Work instructions
Reproduce, exactly and in full, only the lines below from the one containing "spacer_length = hanger_length" through the one containing "obj.matrix_parent_inverse = Matrix.Identity(4)".

Raw data
════════════════
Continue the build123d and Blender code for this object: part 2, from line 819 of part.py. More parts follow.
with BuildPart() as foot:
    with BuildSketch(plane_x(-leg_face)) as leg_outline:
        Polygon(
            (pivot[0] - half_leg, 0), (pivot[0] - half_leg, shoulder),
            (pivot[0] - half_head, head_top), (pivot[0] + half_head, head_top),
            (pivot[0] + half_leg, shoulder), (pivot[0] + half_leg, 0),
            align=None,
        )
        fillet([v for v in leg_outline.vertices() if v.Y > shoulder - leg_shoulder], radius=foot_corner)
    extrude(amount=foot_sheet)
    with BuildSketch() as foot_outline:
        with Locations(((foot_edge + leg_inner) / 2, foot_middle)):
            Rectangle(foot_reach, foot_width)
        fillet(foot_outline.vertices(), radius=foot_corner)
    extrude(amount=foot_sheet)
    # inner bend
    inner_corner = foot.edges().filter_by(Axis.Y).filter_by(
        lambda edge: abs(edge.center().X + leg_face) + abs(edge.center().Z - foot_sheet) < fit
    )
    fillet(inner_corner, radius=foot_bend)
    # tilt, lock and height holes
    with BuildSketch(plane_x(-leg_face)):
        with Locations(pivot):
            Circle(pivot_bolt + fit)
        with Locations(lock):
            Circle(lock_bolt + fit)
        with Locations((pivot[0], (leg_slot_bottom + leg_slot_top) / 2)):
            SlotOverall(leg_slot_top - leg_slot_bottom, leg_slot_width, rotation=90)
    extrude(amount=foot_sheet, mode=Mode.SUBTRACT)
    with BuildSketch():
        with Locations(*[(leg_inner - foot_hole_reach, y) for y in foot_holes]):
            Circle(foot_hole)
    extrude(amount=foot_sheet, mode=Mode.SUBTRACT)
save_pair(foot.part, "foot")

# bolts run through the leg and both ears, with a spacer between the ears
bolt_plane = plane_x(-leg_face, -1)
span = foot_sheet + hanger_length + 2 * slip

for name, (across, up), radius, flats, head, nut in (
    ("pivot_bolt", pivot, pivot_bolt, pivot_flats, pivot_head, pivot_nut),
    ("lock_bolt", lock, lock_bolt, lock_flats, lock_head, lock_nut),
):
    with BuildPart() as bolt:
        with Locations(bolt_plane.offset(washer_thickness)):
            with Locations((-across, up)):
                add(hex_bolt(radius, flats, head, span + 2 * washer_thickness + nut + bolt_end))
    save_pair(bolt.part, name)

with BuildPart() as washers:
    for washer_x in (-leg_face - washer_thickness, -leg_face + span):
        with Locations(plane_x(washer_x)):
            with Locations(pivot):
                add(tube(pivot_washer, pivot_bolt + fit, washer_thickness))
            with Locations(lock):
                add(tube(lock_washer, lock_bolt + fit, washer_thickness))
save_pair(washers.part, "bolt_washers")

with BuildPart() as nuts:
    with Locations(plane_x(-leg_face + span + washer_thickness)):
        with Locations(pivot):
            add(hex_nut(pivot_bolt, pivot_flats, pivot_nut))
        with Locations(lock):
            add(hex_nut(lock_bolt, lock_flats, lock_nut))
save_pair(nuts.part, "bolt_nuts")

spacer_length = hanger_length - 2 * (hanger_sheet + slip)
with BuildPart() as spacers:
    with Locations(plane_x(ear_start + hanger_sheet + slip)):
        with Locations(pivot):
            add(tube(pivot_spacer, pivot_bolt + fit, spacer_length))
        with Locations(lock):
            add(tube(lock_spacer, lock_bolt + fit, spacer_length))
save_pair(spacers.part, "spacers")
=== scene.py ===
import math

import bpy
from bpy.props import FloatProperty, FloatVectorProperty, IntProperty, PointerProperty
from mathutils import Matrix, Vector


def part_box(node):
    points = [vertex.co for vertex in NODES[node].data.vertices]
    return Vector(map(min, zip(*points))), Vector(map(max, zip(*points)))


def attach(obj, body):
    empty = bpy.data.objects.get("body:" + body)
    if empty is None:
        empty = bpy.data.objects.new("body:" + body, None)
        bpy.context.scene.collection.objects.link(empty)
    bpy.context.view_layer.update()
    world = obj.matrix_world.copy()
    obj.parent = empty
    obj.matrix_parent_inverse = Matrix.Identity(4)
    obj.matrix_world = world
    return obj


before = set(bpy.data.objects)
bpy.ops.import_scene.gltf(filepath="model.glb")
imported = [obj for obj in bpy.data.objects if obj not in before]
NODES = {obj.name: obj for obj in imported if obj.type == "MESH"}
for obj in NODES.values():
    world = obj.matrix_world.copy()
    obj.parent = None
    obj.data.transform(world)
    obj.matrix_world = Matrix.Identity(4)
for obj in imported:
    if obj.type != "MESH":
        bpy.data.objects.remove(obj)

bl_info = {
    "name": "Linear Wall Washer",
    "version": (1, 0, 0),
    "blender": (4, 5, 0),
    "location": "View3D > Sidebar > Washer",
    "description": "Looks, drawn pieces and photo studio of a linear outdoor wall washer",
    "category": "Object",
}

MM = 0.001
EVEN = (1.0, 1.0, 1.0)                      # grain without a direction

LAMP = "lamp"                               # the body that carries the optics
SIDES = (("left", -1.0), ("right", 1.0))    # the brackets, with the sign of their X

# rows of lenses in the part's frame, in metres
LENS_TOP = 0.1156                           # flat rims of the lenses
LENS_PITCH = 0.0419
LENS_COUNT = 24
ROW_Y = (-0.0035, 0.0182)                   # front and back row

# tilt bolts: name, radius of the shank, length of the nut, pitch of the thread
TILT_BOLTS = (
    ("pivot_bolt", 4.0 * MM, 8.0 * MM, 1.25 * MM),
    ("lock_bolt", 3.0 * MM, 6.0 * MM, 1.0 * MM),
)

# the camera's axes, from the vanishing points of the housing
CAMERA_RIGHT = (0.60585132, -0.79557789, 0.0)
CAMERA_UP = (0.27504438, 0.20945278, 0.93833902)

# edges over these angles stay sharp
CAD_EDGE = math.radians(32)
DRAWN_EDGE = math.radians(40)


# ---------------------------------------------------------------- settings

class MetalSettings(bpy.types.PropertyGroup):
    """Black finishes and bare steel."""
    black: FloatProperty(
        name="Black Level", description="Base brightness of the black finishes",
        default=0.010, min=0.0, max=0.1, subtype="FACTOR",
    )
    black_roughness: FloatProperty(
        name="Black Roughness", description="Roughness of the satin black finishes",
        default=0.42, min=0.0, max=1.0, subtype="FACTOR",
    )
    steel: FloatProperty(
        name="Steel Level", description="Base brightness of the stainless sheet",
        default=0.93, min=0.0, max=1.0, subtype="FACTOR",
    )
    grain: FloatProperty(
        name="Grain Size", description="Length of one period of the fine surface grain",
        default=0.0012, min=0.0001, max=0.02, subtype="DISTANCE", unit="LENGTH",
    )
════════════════
Result for this task
spacer_length = hanger_length - 2 * (hanger_sheet + slip)
with BuildPart() as spacers:
    with Locations(plane_x(ear_start + hanger_sheet + slip)):
        with Locations(pivot):
            add(tube(pivot_spacer, pivot_bolt + fit, spacer_length))
        with Locations(lock):
            add(tube(lock_spacer, lock_bolt + fit, spacer_length))
save_pair(spacers.part, "spacers")
=== scene.py ===
import math

import bpy
from bpy.props import FloatProperty, FloatVectorProperty, IntProperty, PointerProperty
from mathutils import Matrix, Vector


def part_box(node):
    points = [vertex.co for vertex in NODES[node].data.vertices]
    return Vector(map(min, zip(*points))), Vector(map(max, zip(*points)))


def attach(obj, body):
    empty = bpy.data.objects.get("body:" + body)
    if empty is None:
        empty = bpy.data.objects.new("body:" + body, None)
        bpy.context.scene.collection.objects.link(empty)
    bpy.context.view_layer.update()
    world = obj.matrix_world.copy()
    obj.parent = empty
    obj.matrix_parent_inverse = Matrix.Identity(4)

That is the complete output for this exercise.